屋根葺き替え工事(モニエース➡セラマウント)

寄居町で竜巻の被害を受けた屋根の葺き替え工事を行いました。

お客様より「今年の夏ごろに発生した局所的な竜巻の影響で屋根瓦が破損してしまった」とのお問い合わせをいただきました。

お伺いしたところ、屋根の約1/10程度ではありますが、瓦がめくれ上がってしまいその反動で破損してしまったようです。

既にブルーシートで養生をしてありましたが、あまり長い期間放置していい状態ではなさそうですね。ブルーシート等の養生はあくまで一時的な雨しのぎにしかならないので、早急な対応が求められます。

既設瓦をお見受けするに、【モニエース40】という昔から人気のある洋風瓦でした。

しかしながら、惜しまれつつも数年前に廃盤品となってしまったため、現在では入手が困難な製品となってしまいました。わずかな枚数であればメーカーさんや問屋などで在庫として扱っている可能性もありますが、今回の被害で数十枚単位で破損してしまったため、部分的な差し替えや補修が困難な状態でした。

自然災害が起因となるため、今回では火災保険を活用しつつ、大胆にも屋根葺き替え工事でのご提案となります。

既設品と類似品である、【セラマウント】での代替で葺き替え工事を行いたいと思います。

~工事中・後~

葺き替え工事のポイントとして、

①新築と違い、既に住居人が存在するケースがほとんどである

②一刻も早い工事が求められる(工事中の雨漏りによる二次被害)

③近隣への配慮等(埃などの発生による、近隣に対しての間接的損害)

などが挙げられます。

特に解体作業など、人数が必要な初日は用意周到にしておかないと、大変なことになってしまうので経験や技術力が求められます。

全ての瓦や下地材を撤去処分し、すかさず下葺き材(ルーフィング)を貼っていきます。

今回では構造用合板の増し貼りは無いので、比較的スムーズに事を運ぶことが出来ました。ひとまず下葺き材までしてあれば突然の降雨でも雨しのぎが出来ます。職人さんもホッと一安心です。

下葺き材を貼り終えたら、各箇所に必要な下地を行っていきます。

屋根の形状や各業者さんによって細かな仕様などは違いますが、一般的に大まかな仕様としてはほとんどが上記写真のような状態になります。これで瓦葺きの下準備が完了となります。

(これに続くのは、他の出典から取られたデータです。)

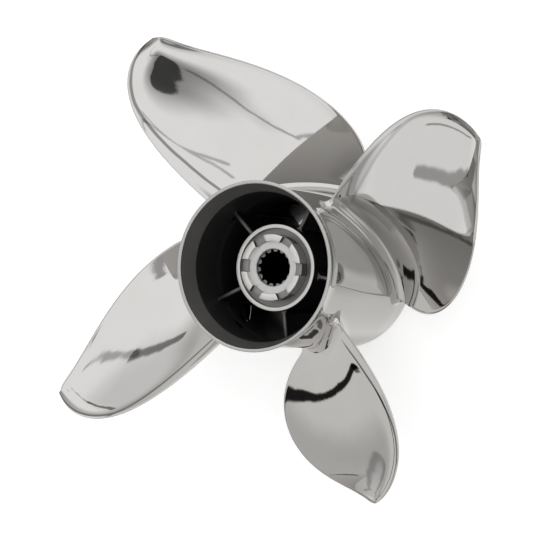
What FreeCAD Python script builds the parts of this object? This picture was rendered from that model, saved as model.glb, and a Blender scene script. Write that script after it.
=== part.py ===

下地材の瓦桟へ、瓦一枚一枚を引っ掛けるようにして並べていきます。

その際に、釘穴に対し規定のピッチで留めつけを行います。リフォームの場合、新築と違いガイドライン改正法には該当しない部分もあるので、基本的には【従来通りの仕様】という認識となります。

平瓦を葺き終え、各箇所に対して【役物瓦(やくものかわら)】を取り付けていきます。

無事に工事完了しました。

ここまでくると、皆様が普段から見慣れている屋根の姿へと変わっていきます。

このように各工程ごとでご説明させて頂くと、細かな作業も多いため、それなりの日数も掛かってしまいますし、職人さんの労力もかなりのものになります。

私見ですが、昨今ではじっくり下積みを経験し、洗礼・熟成された職人さんの育成が難しい時代になって来ているように思えます。

働き方に対する多様化が主流になりつつある反面、昭和・平成・令和と股に掛けてきた親方世代の引退・若者の現場作業に対する意識低下…など様々ですが、これらの技術は三日三晩で身に付くものではないので、徐々に先代たちから引き継いだ技術が失われていっているように感じます。

これから先、少しでも建築業に興味を持ってくれる人が増え、さらには技術者人口が増えていくことを願いたいと思います。